Similarly, constraints on vehicle ownership are mostly financial. Car ownership carries insurance requirements (Ping An Insurance [Group] Company of China, undated) and various taxes: a consumption tax based on engine displacement, a value-added tax, and a purchase tax, with an additional levy of 25 percent on imported cars ("China Signals Clampdown on Foreign Car Makers," 2013). At least four large cities control vehicle ownership through limiting the number of license plates available, either through lottery or auction. Those cities with auctions (including Shanghai and Guangzhou) charge an additional fee as well (Yu, 2013; "Shanghai Car Plate Auction Hits New High," 2012; "Shanghai Puts Cap on License Plates," 2013; "Guangzhou to Allocate New Car Plates Through Auction," 2012).

Public Transit, Interurban Rail, and Domestic Air

Many Chinese cities provide both bus and rail transit. Whereas, a decade ago, only major cities had urban rail systems, several dozen urban areas now either have such systems in place or are in the process of planning and building them. By 2012, 270 km (167.8 miles) were being added annually ("China to Restore Confidence in High-Speed Trains," 2012). Fares are generally considered affordable. Bus rapid transit (BRT) has been built in more than a dozen cities (Zeng, 2013).

The main focus in interurban rail in the past decade has been high-speed rail (HSR). The country had no HSR in 2007; by 2013, it had more than 10,000 km (6,213.7 miles) ("High-Speed Railways," 2013). The HSR network currently reaches more than 100 cities and carries more than 2 million people daily, or roughly one-third of China's total rail traffic ("High-Speed Railways," 2013). HSR already transports nearly twice as many passengers as the country's domestic airline industry does (Bradsher, 2013).

Domestic air travel has risen steadily in the past decade, from 87 million trips in 2003 to 354 million in 2012. In all but two years, annual growth has exceeded 5 percent. Beijing, Shanghai, and Guangzhou have by far the busiest airports in China, measured in both passenger traffic and flights (together, they account for almost one-third of all passengers in China), but growth is highest in western Chinese airports (Civil Aviation Administration of China, 2013; CAPA Centre for Aviation, 2013).

Parking, Taxis and Car-Sharing, and Nonmotorized Infrastructure

In all but the smaller cities, parking is a major problem.

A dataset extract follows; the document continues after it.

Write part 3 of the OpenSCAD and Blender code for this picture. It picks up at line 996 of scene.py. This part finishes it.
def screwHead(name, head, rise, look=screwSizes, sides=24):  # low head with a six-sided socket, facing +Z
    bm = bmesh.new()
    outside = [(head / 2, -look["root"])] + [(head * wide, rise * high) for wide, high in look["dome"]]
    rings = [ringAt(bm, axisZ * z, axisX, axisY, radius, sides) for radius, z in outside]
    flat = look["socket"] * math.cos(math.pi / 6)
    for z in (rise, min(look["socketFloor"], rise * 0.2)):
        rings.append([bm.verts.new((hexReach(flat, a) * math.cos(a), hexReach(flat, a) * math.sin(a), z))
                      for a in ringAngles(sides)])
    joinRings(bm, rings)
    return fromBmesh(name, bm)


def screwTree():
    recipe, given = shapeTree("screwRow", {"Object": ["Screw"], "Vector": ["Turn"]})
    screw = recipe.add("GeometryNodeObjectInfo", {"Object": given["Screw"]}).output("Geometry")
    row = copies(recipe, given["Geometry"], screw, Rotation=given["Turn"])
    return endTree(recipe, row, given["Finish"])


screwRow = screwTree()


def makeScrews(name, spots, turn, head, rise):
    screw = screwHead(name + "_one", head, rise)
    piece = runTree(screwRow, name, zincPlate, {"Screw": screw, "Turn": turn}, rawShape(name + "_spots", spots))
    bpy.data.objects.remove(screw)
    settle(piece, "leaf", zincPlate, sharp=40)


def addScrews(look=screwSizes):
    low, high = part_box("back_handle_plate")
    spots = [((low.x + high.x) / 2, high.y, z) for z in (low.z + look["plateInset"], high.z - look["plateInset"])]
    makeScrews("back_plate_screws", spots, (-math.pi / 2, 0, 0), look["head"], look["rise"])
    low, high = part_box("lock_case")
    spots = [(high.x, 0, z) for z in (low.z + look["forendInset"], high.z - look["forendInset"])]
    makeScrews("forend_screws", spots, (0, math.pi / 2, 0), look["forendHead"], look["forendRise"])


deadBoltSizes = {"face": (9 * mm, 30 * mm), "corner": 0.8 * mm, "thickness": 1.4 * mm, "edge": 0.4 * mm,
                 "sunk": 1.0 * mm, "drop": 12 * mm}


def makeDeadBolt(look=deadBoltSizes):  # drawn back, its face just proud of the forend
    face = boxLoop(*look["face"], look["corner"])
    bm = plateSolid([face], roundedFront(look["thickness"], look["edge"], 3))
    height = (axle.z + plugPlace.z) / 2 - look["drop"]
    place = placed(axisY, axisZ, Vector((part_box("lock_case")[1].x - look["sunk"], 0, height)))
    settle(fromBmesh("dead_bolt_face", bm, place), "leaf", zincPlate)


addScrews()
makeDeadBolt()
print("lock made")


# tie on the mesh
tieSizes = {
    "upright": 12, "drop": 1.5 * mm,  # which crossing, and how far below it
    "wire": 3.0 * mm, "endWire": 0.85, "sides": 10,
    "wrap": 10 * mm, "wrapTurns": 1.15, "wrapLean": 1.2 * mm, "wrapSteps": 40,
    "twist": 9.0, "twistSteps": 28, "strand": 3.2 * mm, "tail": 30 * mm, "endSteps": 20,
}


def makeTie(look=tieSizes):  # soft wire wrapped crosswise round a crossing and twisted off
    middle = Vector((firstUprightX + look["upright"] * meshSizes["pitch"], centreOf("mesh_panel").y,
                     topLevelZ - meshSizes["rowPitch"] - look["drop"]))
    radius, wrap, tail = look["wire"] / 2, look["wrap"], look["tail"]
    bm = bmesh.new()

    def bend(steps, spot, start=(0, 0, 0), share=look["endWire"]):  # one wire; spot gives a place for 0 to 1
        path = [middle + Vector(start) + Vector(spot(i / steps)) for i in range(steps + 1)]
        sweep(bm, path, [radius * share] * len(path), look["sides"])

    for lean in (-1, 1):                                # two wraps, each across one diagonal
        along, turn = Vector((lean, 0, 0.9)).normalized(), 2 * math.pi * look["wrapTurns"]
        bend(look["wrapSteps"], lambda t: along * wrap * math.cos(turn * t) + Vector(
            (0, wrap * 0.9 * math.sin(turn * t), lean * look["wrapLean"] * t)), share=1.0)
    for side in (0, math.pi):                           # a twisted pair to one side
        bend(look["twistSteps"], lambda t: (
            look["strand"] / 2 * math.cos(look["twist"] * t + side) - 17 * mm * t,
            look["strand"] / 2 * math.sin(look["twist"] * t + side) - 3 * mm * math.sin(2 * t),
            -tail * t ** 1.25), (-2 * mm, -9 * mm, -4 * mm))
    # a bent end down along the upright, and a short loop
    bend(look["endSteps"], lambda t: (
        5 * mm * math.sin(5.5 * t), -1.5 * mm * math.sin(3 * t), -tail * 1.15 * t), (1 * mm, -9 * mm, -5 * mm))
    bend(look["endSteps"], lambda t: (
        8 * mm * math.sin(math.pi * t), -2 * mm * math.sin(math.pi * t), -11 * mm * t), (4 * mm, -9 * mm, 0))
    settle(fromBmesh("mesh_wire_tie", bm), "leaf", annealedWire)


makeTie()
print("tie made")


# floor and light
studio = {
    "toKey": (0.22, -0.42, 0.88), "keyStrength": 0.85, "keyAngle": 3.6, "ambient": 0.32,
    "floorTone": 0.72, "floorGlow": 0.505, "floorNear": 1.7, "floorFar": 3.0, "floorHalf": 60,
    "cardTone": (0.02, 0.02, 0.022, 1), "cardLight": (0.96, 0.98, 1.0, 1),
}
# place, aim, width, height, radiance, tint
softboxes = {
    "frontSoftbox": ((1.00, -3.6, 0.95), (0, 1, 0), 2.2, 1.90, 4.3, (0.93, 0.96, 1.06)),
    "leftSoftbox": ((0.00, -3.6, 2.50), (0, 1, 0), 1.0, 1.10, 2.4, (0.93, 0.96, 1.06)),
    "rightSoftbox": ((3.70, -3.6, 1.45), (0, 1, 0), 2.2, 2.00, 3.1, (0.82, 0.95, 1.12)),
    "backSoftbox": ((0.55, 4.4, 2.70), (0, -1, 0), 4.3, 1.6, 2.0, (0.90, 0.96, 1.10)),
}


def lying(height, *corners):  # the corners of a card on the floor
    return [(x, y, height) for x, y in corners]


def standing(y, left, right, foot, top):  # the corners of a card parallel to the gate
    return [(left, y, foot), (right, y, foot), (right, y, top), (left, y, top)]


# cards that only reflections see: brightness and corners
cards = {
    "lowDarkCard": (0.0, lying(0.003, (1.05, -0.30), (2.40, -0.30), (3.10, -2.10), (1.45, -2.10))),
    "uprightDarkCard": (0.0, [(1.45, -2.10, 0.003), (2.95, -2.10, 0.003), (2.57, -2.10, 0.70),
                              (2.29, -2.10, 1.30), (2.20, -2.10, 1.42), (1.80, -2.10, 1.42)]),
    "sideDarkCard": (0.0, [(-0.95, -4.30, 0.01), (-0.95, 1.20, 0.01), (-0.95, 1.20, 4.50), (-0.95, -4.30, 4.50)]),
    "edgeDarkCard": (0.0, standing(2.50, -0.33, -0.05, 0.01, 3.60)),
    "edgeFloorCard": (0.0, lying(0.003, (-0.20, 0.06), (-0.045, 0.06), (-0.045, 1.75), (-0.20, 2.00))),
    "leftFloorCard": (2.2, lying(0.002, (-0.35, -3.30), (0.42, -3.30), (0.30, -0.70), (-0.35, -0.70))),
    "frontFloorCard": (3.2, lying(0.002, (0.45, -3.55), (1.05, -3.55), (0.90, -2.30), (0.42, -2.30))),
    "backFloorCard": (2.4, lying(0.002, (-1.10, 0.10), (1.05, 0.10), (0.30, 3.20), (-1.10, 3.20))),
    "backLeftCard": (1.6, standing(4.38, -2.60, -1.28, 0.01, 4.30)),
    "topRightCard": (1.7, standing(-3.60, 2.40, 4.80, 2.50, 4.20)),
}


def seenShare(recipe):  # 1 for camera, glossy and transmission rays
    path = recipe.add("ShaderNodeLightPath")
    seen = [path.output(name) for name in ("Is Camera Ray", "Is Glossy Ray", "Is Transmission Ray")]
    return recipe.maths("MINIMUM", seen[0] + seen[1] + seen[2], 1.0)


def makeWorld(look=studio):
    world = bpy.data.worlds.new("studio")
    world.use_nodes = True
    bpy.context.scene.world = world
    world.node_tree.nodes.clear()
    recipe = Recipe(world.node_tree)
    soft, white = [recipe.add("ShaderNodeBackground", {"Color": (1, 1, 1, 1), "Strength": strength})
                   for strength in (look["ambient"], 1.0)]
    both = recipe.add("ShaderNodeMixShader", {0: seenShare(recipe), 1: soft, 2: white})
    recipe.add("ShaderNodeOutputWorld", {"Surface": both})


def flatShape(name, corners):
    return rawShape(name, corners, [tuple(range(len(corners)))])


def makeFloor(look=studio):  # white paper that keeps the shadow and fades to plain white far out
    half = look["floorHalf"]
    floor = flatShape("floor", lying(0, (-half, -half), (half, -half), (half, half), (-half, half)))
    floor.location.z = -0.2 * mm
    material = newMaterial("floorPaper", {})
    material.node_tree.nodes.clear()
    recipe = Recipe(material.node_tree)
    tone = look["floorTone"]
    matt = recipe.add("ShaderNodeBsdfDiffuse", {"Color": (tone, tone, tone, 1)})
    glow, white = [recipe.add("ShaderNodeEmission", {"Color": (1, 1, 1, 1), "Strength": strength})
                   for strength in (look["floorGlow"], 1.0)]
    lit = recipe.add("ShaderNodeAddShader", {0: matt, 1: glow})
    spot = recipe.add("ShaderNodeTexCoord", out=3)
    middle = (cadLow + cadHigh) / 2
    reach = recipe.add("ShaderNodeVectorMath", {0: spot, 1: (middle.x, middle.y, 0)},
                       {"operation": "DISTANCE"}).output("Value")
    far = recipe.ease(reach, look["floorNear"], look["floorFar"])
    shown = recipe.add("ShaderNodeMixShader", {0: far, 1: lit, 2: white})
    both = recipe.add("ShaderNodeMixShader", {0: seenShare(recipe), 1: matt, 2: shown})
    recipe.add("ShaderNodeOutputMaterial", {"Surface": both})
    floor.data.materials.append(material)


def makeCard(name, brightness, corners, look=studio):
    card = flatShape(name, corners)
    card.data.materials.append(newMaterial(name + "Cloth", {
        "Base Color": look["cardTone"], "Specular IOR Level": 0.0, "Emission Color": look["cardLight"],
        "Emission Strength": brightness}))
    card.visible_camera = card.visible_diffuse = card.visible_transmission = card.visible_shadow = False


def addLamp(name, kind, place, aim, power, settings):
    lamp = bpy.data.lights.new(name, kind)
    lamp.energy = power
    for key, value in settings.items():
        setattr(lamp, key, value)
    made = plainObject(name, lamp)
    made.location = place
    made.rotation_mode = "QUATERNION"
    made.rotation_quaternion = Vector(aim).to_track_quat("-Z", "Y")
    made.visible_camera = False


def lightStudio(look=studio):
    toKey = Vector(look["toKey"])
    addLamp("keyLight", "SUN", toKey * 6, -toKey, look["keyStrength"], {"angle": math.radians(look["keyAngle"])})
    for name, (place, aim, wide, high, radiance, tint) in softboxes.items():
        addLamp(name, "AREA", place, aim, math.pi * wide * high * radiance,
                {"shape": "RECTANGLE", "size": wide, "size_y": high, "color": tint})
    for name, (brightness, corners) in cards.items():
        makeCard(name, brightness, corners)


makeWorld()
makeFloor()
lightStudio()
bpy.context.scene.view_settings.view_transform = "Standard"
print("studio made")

Most cities have far more vehicles registered than legal parking spaces, and, anecdotally, attempts to build more parking are not keeping up with demand. One result is high levels of illegal parking, part of which is likely caused by low fines. In Beijing, for example, although the police issue more than 5,000 illegal parking tickets per day, the fine is only CNY 200 (about USD 32) and no points are deducted from the driver's license (Beijing Evening News, 2013; Beijing Bureau of Transportation Management, undated). A second result is high costs for legal spaces; in Taiyuan, a parking space in some residential areas can cost as much as CNY 100,000 (USD 16,150), which is about the cost of a car (Taiyuan Daily, 2014).

Taxis are already in widespread use, although many taxis operate illegally (in Beijing, for example, illegal taxis outnumber the 66,000 official taxis ["Beijing Taxi Troubles Tackled in CASS Report," 2012; Xinhua News, 2014]). Mobile apps to summon taxis are spreading quickly (Custer, 2013; Millward, 2013). Car-sharing began in China only in the past few years, but there are already various types of systems in place, including peer-to-peer car-sharing (Prabu, 2013) and car-sharing with an all-EV fleet (Rogowsky, 2013; China Jiangsu Online, 2013).

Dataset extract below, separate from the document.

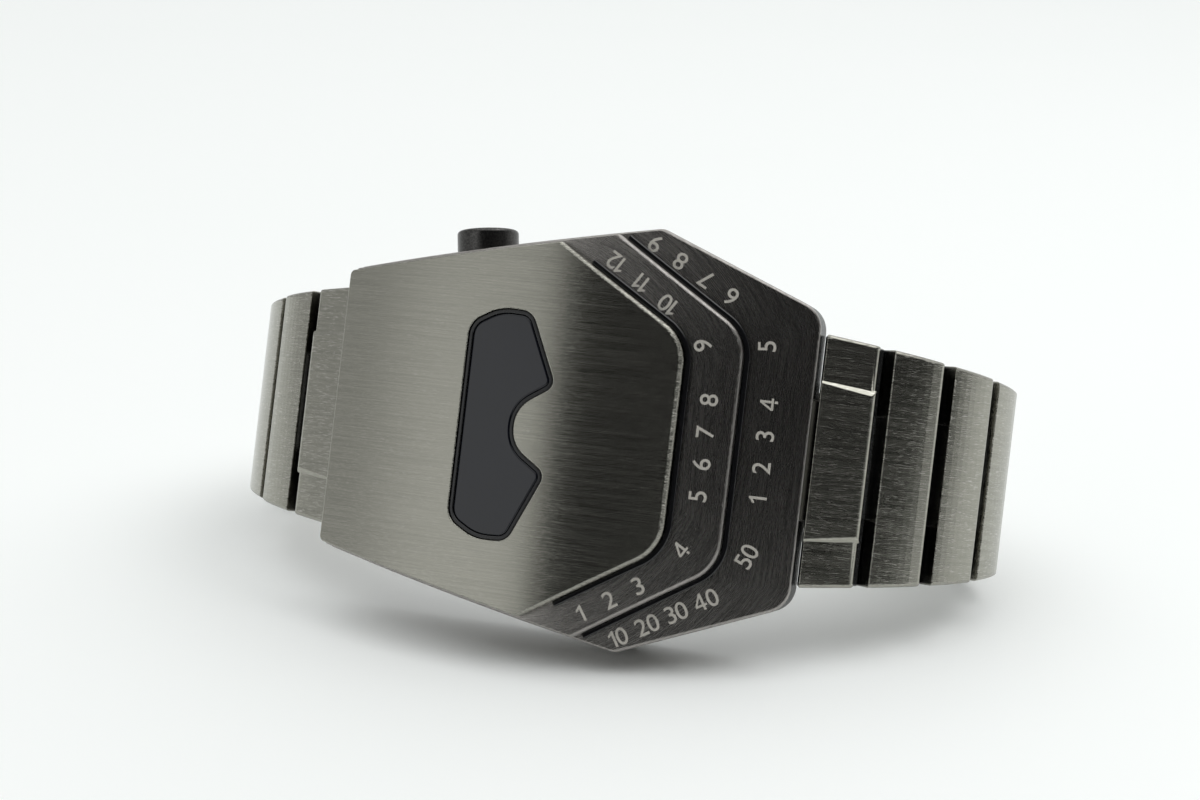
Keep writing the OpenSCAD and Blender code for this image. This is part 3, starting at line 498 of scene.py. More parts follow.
def newGroup(name, inputs, outputs, kind="ShaderNodeTree"):
    tree = bpy.data.node_groups.new(name, kind)
    for title, socket, default in inputs:
        item = tree.interface.new_socket(title, in_out="INPUT", socket_type="NodeSocket" + socket)
        if default is not None:
            item.default_value = default
    for title, socket in outputs:
        tree.interface.new_socket(title, in_out="OUTPUT", socket_type="NodeSocket" + socket)
    return tree, tree.nodes.new("NodeGroupInput"), tree.nodes.new("NodeGroupOutput")


grainShape = {
    "streak": (3.0, 2.0, 0.0, 4.0, 0.7),  # wider, longer, seed, detail, roughness
    "fine": (1.0, 1.0, 7.3, 2.0, 0.6),
    "sparkle": (0.8, 0.12, 21.7, 1.0, 0.5),
    "sparkleRange": (0.55, 0.75),
    "toneRange": (0.3, 0.7),
}


def makeGrainGroup():
    # strokes of a brushed finish: Across runs over the strokes, Along follows them
    tree, start, end = newGroup("brushedGrain", [
        ("Across", "Float", 0.0), ("Along", "Float", 0.0), ("Line Width", "Float", 0.08),
        ("Line Length", "Float", 4.0), ("Seed", "Float", 0.0),
    ], [("Streak", "Float"), ("Fine", "Float"), ("Sparkle", "Float")])
    s = start.outputs

    def strokes(wider, longer, seed, detail, roughness):
        place = addNode(tree, "ShaderNodeCombineXYZ", {
            "X": mathNode(tree, "DIVIDE", s["Across"], mathNode(tree, "MULTIPLY", s["Line Width"], wider)),
            "Y": mathNode(tree, "DIVIDE", s["Along"], mathNode(tree, "MULTIPLY", s["Line Length"], longer)),
            "Z": mathNode(tree, "ADD", s["Seed"], seed)})
        return noise(tree, place.outputs[0], 1.0, detail, Roughness=roughness)

    sparkle = ramp(tree, strokes(*grainShape["sparkle"]), *grainShape["sparkleRange"])
    for key, value in (("Streak", strokes(*grainShape["streak"])),
            ("Fine", strokes(*grainShape["fine"])), ("Sparkle", sparkle)):
        tree.links.new(value, end.inputs[key])
    return tree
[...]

More information was available about bicycling infrastructure than for walking. All four cities have introduced bicycle-sharing systems (China Daily, 2013; China Daily, 2010; Central People's Government of the People's Republic of China, 2012b; Henan Provincial Department of Transportation, 2013), and Beijing has developed new regulations and guidelines to encourage bicycling (for example, by banning parking in bicycle lanes and incorporating bicycles into transportation planning) (China Daily, 2013). The cities are also expanding greenway systems that allow both bicycling and walking (Chengdu Business News, 2010; Taiyuan News, 2013).